Now for the life-sized (eternity-sized) questions we must ask ourselves. I'm sure we are all aware of people who outwardly live the gospel and appear to serve their fellow man, but inwardly say to themselves, "But, Lord, by this time he stinketh." Are not these men and women binders in their hearts, who wrap others more tightly in their grave clothes with prejudices, labels, and stereotypes? And as they do so, are they not also wrapping themselves...ever more tightly? The hardest question of all is this one:  Do we stand among them?

Who are the unbinders in this world? A righteous bishop is an unbinder. A visiting teacher who honors her calling is an unbinder. A neighbor who listens and loves and lightens and lifts is an unbinder. Can we count ourselves among these? And if not, will we use the Atonement to change that?

I'll conclude with the words President Shumway used to close his devotional:  "I pray that the story of Lazarus will take root more deeply in all of us; that the power of the Atonement in Lazarus...and millions of others will give us courage to 'Stand forth' and to allow our grave clothes to be removed; that we might also be both the healers and the healed, the unbinders and the unbound."  
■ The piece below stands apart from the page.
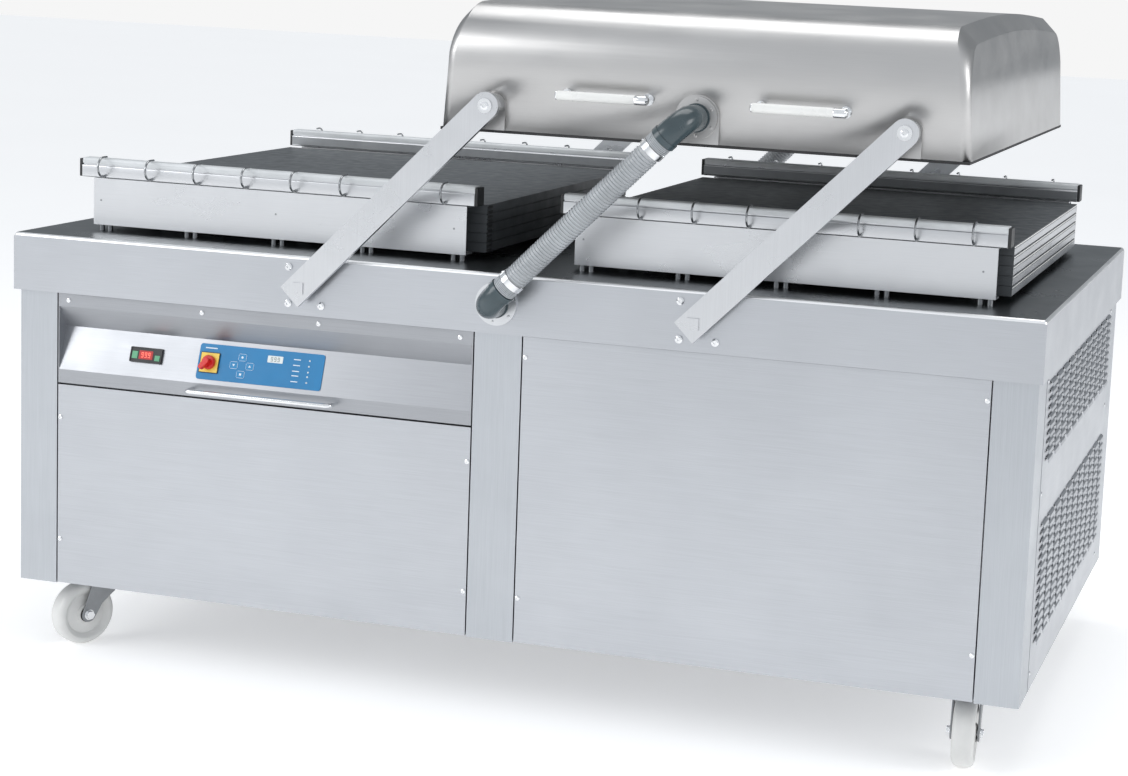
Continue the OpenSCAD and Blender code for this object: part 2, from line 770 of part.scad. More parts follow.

What a powerful message from President Shumway. And you haven't even read enough here to scratch the surface of what he had to say. (Once more: Go read the entire talk!) You'll be glad you did.



Momza said...

Wow. I never thought about Lazarus' choice to "come forth" when called. But he did...he listened and heeded the call from the Master. That is alot to think about.

Natalie said...

A.MAZ.ING! Wow, wow, wow!!

I just got home from running errands and the book has arrived!! YEAH!!! I can not wait to relish every page!

em said...

you are officially my spiritual goddess!!! did i ever give you my address?

Lisa said...

thank you for the words or wisdom, and thought.